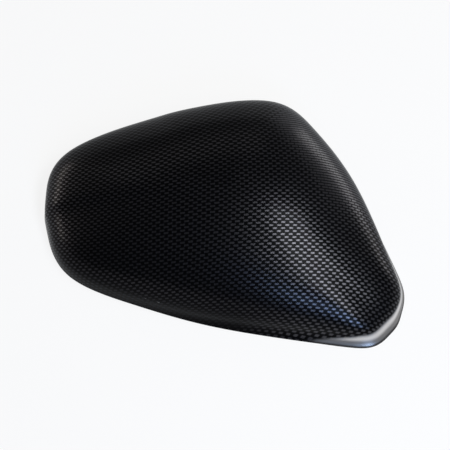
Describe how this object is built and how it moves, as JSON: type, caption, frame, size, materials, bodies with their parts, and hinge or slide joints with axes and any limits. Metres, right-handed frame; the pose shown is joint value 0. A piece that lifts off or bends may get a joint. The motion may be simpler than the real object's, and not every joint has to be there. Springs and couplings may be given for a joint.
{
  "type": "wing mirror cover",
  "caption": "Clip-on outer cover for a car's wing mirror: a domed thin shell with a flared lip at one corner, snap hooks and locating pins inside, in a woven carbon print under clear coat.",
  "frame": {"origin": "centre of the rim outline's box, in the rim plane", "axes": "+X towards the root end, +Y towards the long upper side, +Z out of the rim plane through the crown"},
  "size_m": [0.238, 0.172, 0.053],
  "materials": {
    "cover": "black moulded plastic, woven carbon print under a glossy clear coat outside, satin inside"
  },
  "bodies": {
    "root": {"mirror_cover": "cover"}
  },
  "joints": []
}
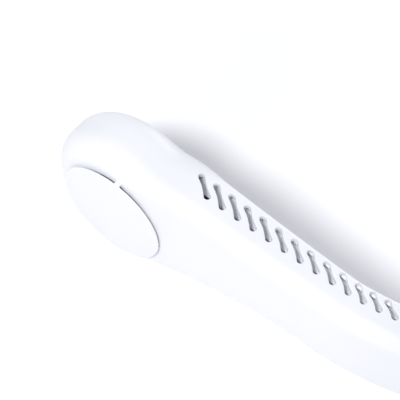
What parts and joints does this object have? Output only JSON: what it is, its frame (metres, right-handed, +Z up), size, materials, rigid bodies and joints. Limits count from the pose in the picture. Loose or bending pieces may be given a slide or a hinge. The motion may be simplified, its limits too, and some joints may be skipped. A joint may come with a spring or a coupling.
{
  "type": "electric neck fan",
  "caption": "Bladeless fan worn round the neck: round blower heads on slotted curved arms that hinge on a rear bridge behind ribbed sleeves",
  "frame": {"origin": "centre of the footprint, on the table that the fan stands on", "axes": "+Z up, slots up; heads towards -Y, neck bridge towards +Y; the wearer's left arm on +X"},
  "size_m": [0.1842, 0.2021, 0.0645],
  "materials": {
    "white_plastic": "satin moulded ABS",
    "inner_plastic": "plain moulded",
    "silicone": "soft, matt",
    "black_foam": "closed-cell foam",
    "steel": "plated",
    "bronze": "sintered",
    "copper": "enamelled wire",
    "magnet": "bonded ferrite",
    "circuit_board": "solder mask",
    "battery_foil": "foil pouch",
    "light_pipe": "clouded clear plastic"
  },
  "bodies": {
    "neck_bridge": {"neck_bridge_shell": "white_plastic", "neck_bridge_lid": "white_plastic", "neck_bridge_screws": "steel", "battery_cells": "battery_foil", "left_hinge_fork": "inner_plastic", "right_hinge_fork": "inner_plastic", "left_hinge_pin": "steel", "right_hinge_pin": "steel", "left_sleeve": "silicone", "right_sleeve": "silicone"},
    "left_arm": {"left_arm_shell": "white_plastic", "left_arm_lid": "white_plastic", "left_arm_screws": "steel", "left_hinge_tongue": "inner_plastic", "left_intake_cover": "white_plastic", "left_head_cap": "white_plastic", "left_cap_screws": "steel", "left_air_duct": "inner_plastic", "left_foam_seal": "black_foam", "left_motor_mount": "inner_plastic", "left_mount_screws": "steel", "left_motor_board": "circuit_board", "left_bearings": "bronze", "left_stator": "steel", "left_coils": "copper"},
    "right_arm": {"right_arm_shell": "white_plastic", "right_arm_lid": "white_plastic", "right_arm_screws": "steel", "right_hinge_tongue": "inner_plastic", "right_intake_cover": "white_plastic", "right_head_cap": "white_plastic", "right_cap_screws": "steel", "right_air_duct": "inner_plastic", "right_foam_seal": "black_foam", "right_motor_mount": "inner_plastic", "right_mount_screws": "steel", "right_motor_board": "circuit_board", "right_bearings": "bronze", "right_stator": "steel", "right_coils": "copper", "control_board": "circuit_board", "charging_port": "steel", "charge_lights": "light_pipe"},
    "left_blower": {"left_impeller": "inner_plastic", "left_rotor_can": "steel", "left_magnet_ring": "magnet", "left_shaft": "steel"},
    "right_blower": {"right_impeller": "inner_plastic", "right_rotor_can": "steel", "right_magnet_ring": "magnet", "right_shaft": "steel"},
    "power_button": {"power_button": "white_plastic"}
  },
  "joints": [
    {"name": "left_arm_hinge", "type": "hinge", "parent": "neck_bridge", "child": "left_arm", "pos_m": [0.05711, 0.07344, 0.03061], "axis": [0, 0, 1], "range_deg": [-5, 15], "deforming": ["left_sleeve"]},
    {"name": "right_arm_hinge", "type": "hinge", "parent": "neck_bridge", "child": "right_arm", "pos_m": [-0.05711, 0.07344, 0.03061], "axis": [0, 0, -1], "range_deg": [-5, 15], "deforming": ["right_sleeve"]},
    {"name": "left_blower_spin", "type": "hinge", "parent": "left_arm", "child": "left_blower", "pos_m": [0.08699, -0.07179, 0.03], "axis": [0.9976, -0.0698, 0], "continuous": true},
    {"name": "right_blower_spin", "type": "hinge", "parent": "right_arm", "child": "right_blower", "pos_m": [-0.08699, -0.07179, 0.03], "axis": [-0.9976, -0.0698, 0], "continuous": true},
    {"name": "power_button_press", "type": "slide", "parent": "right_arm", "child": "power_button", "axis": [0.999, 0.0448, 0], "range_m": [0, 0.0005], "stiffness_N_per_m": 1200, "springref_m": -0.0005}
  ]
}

● ● ● ●

Give all of the entries again, word for word.

**REPLY**
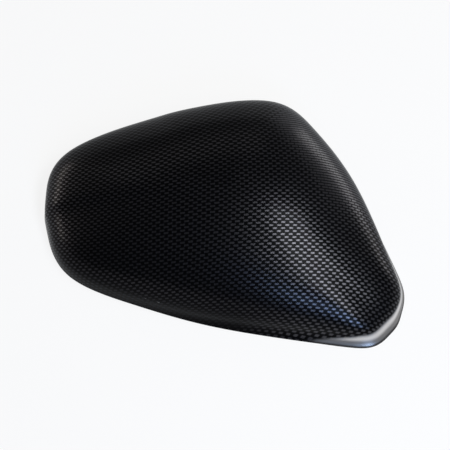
Describe how this object is built and how it moves, as JSON: type, caption, frame, size, materials, bodies with their parts, and hinge or slide joints with axes and any limits. Metres, right-handed frame; the pose shown is joint value 0. A piece that lifts off or bends may get a joint. The motion may be simpler than the real object's, and not every joint has to be there. Springs and couplings may be given for a joint.
{
  "type": "wing mirror cover",
  "caption": "Clip-on outer cover for a car's wing mirror: a domed thin shell with a flared lip at one corner, snap hooks and locating pins inside, in a woven carbon print under clear coat.",
  "frame": {"origin": "centre of the rim outline's box, in the rim plane", "axes": "+X towards the root end, +Y towards the long upper side, +Z out of the rim plane through the crown"},
  "size_m": [0.238, 0.172, 0.053],
  "materials": {
    "cover": "black moulded plastic, woven carbon print under a glossy clear coat outside, satin inside"
  },
  "bodies": {
    "root": {"mirror_cover": "cover"}
  },
  "joints": []
}
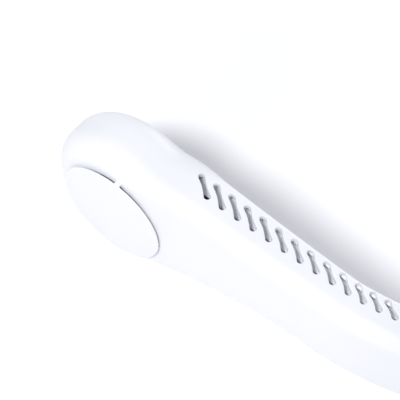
What parts and joints does this object have? Output only JSON: what it is, its frame (metres, right-handed, +Z up), size, materials, rigid bodies and joints. Limits count from the pose in the picture. Loose or bending pieces may be given a slide or a hinge. The motion may be simplified, its limits too, and some joints may be skipped. A joint may come with a spring or a coupling.
{
  "type": "electric neck fan",
  "caption": "Bladeless fan worn round the neck: round blower heads on slotted curved arms that hinge on a rear bridge behind ribbed sleeves",
  "frame": {"origin": "centre of the footprint, on the table that the fan stands on", "axes": "+Z up, slots up; heads towards -Y, neck bridge towards +Y; the wearer's left arm on +X"},
  "size_m": [0.1842, 0.2021, 0.0645],
  "materials": {
    "white_plastic": "satin moulded ABS",
    "inner_plastic": "plain moulded",
    "silicone": "soft, matt",
    "black_foam": "closed-cell foam",
    "steel": "plated",
    "bronze": "sintered",
    "copper": "enamelled wire",
    "magnet": "bonded ferrite",
    "circuit_board": "solder mask",
    "battery_foil": "foil pouch",
    "light_pipe": "clouded clear plastic"
  },
  "bodies": {
    "neck_bridge": {"neck_bridge_shell": "white_plastic", "neck_bridge_lid": "white_plastic", "neck_bridge_screws": "steel", "battery_cells": "battery_foil", "left_hinge_fork": "inner_plastic", "right_hinge_fork": "inner_plastic", "left_hinge_pin": "steel", "right_hinge_pin": "steel", "left_sleeve": "silicone", "right_sleeve": "silicone"},
    "left_arm": {"left_arm_shell": "white_plastic", "left_arm_lid": "white_plastic", "left_arm_screws": "steel", "left_hinge_tongue": "inner_plastic", "left_intake_cover": "white_plastic", "left_head_cap": "white_plastic", "left_cap_screws": "steel", "left_air_duct": "inner_plastic", "left_foam_seal": "black_foam", "left_motor_mount": "inner_plastic", "left_mount_screws": "steel", "left_motor_board": "circuit_board", "left_bearings": "bronze", "left_stator": "steel", "left_coils": "copper"},
    "right_arm": {"right_arm_shell": "white_plastic", "right_arm_lid": "white_plastic", "right_arm_screws": "steel", "right_hinge_tongue": "inner_plastic", "right_intake_cover": "white_plastic", "right_head_cap": "white_plastic", "right_cap_screws": "steel", "right_air_duct": "inner_plastic", "right_foam_seal": "black_foam", "right_motor_mount": "inner_plastic", "right_mount_screws": "steel", "right_motor_board": "circuit_board", "right_bearings": "bronze", "right_stator": "steel", "right_coils": "copper", "control_board": "circuit_board", "charging_port": "steel", "charge_lights": "light_pipe"},
    "left_blower": {"left_impeller": "inner_plastic", "left_rotor_can": "steel", "left_magnet_ring": "magnet", "left_shaft": "steel"},
    "right_blower": {"right_impeller": "inner_plastic", "right_rotor_can": "steel", "right_magnet_ring": "magnet", "right_shaft": "steel"},
    "power_button": {"power_button": "white_plastic"}
  },
  "joints": [
    {"name": "left_arm_hinge", "type": "hinge", "parent": "neck_bridge", "child": "left_arm", "pos_m": [0.05711, 0.07344, 0.03061], "axis": [0, 0, 1], "range_deg": [-5, 15], "deforming": ["left_sleeve"]},
    {"name": "right_arm_hinge", "type": "hinge", "parent": "neck_bridge", "child": "right_arm", "pos_m": [-0.05711, 0.07344, 0.03061], "axis": [0, 0, -1], "range_deg": [-5, 15], "deforming": ["right_sleeve"]},
    {"name": "left_blower_spin", "type": "hinge", "parent": "left_arm", "child": "left_blower", "pos_m": [0.08699, -0.07179, 0.03], "axis": [0.9976, -0.0698, 0], "continuous": true},
    {"name": "right_blower_spin", "type": "hinge", "parent": "right_arm", "child": "right_blower", "pos_m": [-0.08699, -0.07179, 0.03], "axis": [-0.9976, -0.0698, 0], "continuous": true},
    {"name": "power_button_press", "type": "slide", "parent": "right_arm", "child": "power_button", "axis": [0.999, 0.0448, 0], "range_m": [0, 0.0005], "stiffness_N_per_m": 1200, "springref_m": -0.0005}
  ]
}